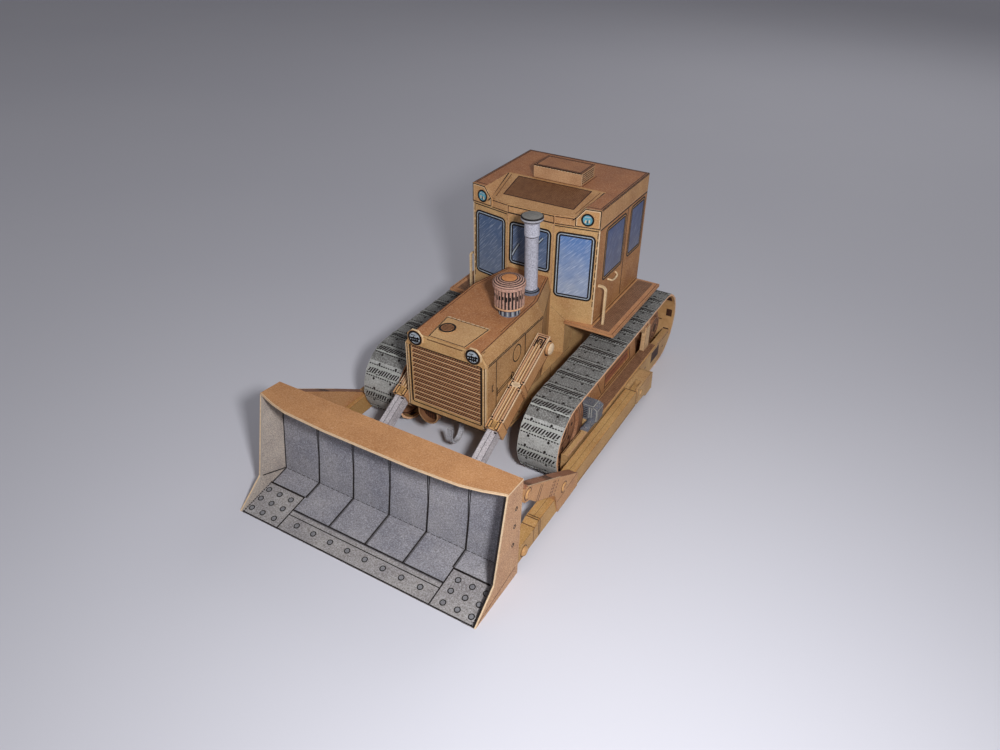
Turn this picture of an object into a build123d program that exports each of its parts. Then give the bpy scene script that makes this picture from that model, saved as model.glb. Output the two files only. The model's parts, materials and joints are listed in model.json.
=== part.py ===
from build123d import *
from math import atan2, cos, degrees, hypot, pi, radians, sin
import os

# A 1:25 card model of a crawler bulldozer with a straight blade. Millimetres.
# +Z is up, the blade is at -Y and +X is the machine's left side. The origin is on
# the floor, under the middle of the model.

os.makedirs("parts", exist_ok=True)
SIDES = (("left", 1), ("right", -1))

# ---- driving dimensions ------------------------------------------------------
CARD = 0.8          # one laminated card wall
GAP = 0.3           # running gap between pieces that move

GRILLE_Y = -44.0    # face of the radiator frame
CAB_Y = 35.1        # face of the cab's centre panel
CAB_CORNER_Y = 39.4
CAB_REAR_Y = 101.0

# hood: half widths of its side walls and of its flat top, and their heights
HOOD_FRONT_Y = GRILLE_Y + 1.6
HOOD_HALF, HOOD_TOP_HALF = 22.0, 18.3
HOOD_BOTTOM_Z, HOOD_SIDE_Z = 28.7, 64.5
HOOD_FRONT_Z, HOOD_REAR_Z = 70.3, 72.6
HOOD_KINK_Y = 10.5  # behind this the hood narrows to the cab's centre panel
WAIST_HALF, WAIST_TOP_HALF, WAIST_SIDE_Z = 13.2, 11.5, 66.4
HOOD_RISE = (HOOD_REAR_Z - HOOD_FRONT_Z) / (CAB_Y - GRILLE_Y)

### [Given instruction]
Print all of the data exactly as it was given.

### [Exercise answer]
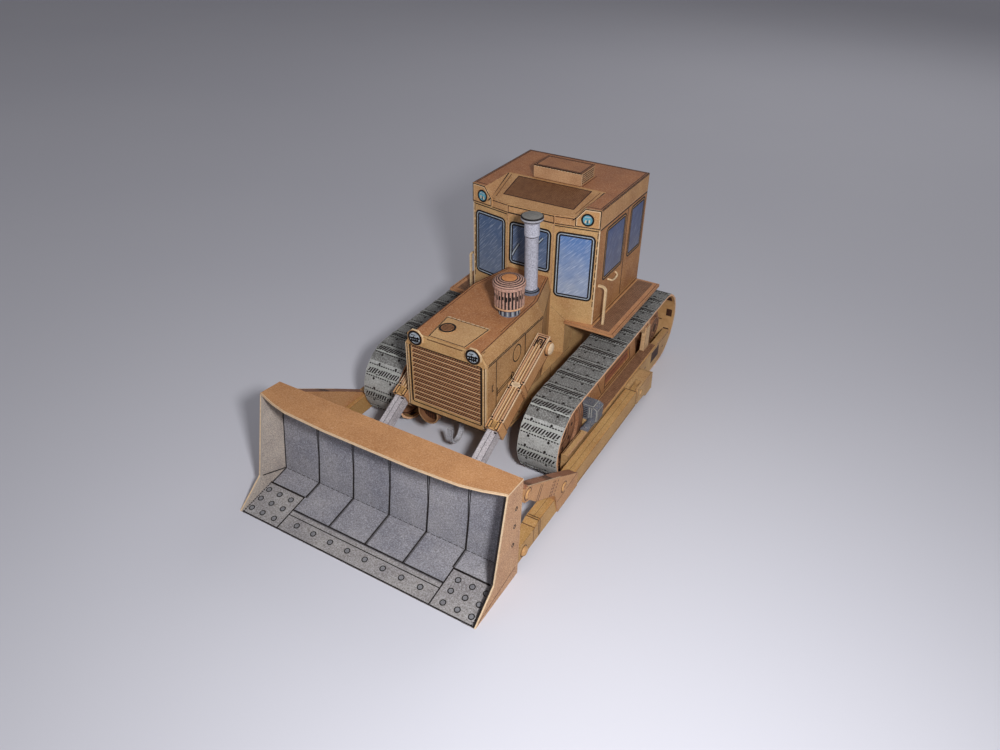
Turn this picture of an object into a build123d program that exports each of its parts. Then give the bpy scene script that makes this picture from that model, saved as model.glb. Output the two files only. The model's parts, materials and joints are listed in model.json.
=== part.py ===
from build123d import *
from math import atan2, cos, degrees, hypot, pi, radians, sin
import os

# A 1:25 card model of a crawler bulldozer with a straight blade. Millimetres.
# +Z is up, the blade is at -Y and +X is the machine's left side. The origin is on
# the floor, under the middle of the model.

os.makedirs("parts", exist_ok=True)
SIDES = (("left", 1), ("right", -1))

# ---- driving dimensions ------------------------------------------------------
CARD = 0.8          # one laminated card wall
GAP = 0.3           # running gap between pieces that move

GRILLE_Y = -44.0    # face of the radiator frame
CAB_Y = 35.1        # face of the cab's centre panel
CAB_CORNER_Y = 39.4
CAB_REAR_Y = 101.0

# hood: half widths of its side walls and of its flat top, and their heights
HOOD_FRONT_Y = GRILLE_Y + 1.6
HOOD_HALF, HOOD_TOP_HALF = 22.0, 18.3
HOOD_BOTTOM_Z, HOOD_SIDE_Z = 28.7, 64.5
HOOD_FRONT_Z, HOOD_REAR_Z = 70.3, 72.6
HOOD_KINK_Y = 10.5  # behind this the hood narrows to the cab's centre panel
WAIST_HALF, WAIST_TOP_HALF, WAIST_SIDE_Z = 13.2, 11.5, 66.4
HOOD_RISE = (HOOD_REAR_Z - HOOD_FRONT_Z) / (CAB_Y - GRILLE_Y)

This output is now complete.